The coalition's joint protest argued that Vanguard, its advisory subsidiaries and related entities may be running afoul of Federal Power Act provisions designed to ensure that institutional investors cannot exert control over publicly traded utilities. They specifically asserted that Vanguard's participation in the Net Zero Asset Managers initiative and the Ceres Investor Network shows the institution is actively seeking to shift investments away from fossil fuels.
Vanguard in December 2022 withdrew from the Net Zero Asset Managers initiative but is still listed as a member of the Ceres Investor Network.
The blanket authorization allows Vanguard and its subsidiaries to acquire up to 20% of the voting securities of any individual US utility on behalf of their applicant funds, with no single applicant fund holding more than 10% of any utility's voting securities. The applicant funds are mutual funds or exchange traded funds.

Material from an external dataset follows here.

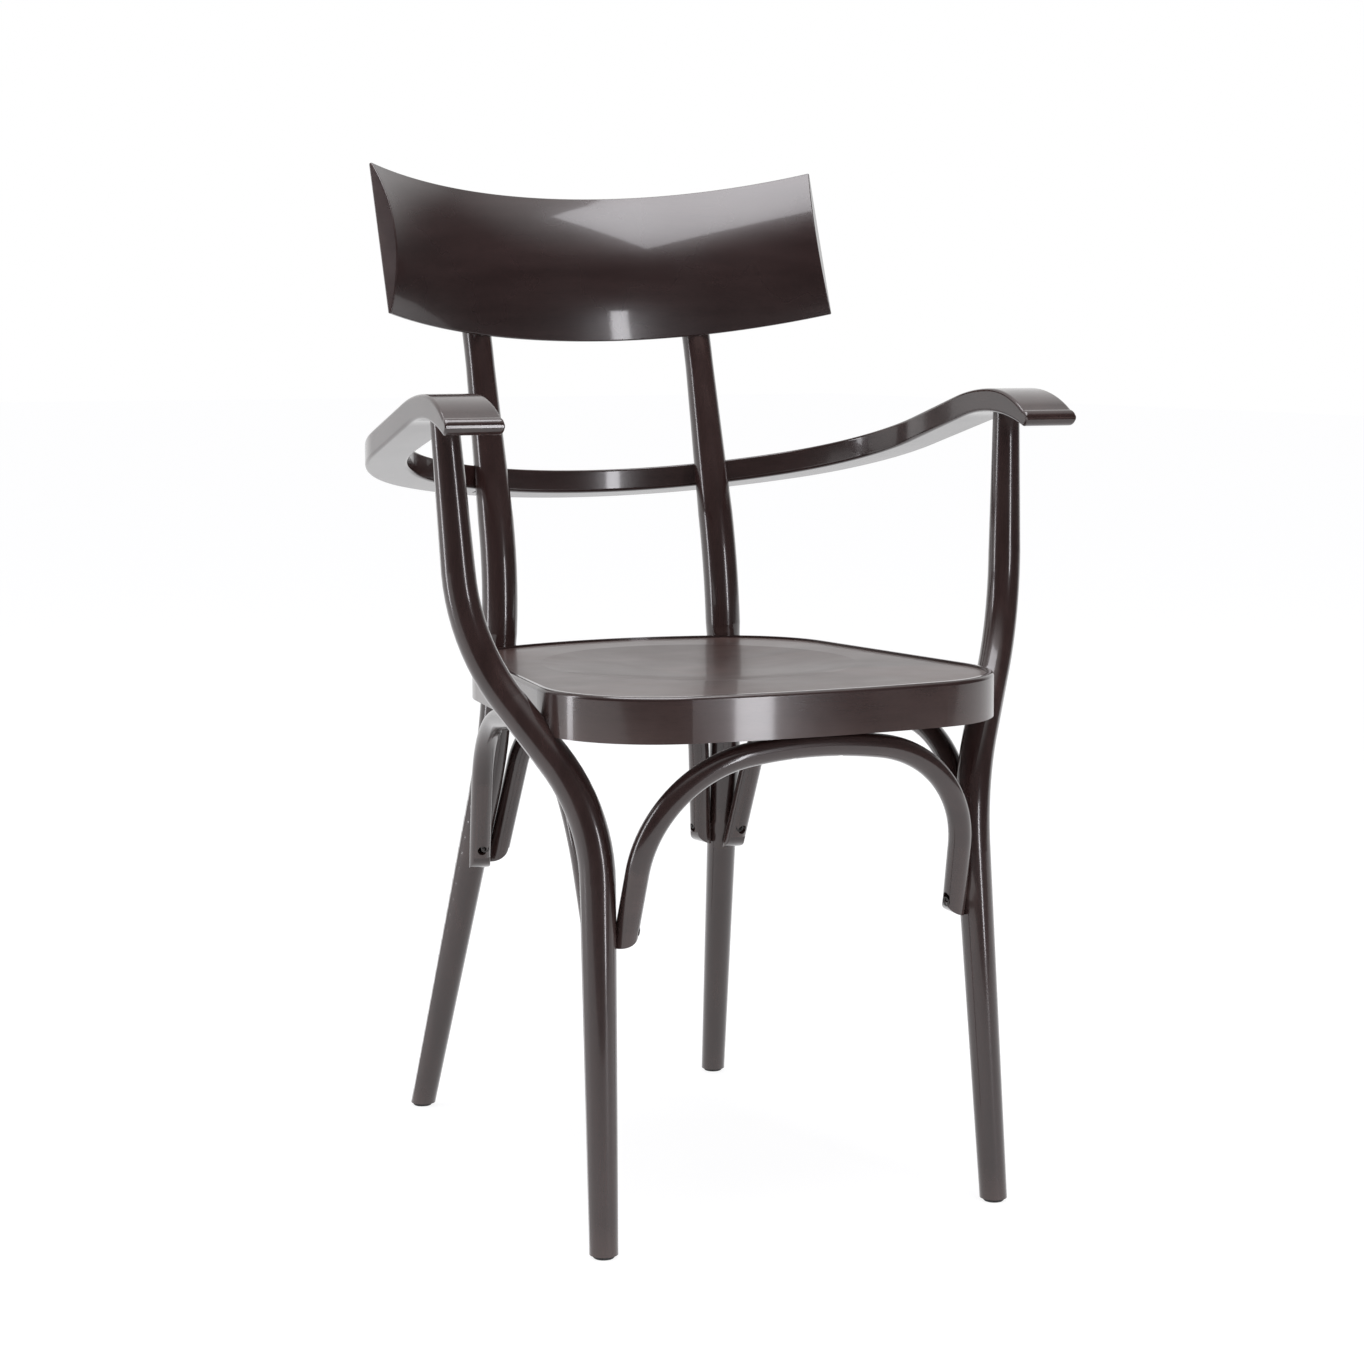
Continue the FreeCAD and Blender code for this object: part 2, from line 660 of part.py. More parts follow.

"Vanguard is not and has never been an activist investor," it said in the November 2022 application, adding that it "neither seeks to, nor does, control or influence any portfolio company's day-to-day management or operating decisions."
Section 203 of the Federal Power Act requires FERC to act on proposed transactions within 180 days or issue a tolling order for no more than 180 additional days. If FERC does not act within the first 180 days, the application is deemed granted by operation of law. The commission on May 8 issued a notice saying that Vanguard's request was deemed granted, effective the previous day. Vanguard's previous blanket authorization was due to expire May 9.
The protest filed with FERC is just one of many lines of attack that Republican-led states opened against corporate ESG policies in 2022. Meanwhile, some Democratic-led states have remained committed to aligning their pension funds with net-zero investment strategies.
BlackRock Inc. CEO Larry Fink, head of the world's largest asset management firm, said in a March 15 letter to investors that the company continues to see climate change as an investment risk. Fink also said in the letter that "it's not our place to be telling companies what to do."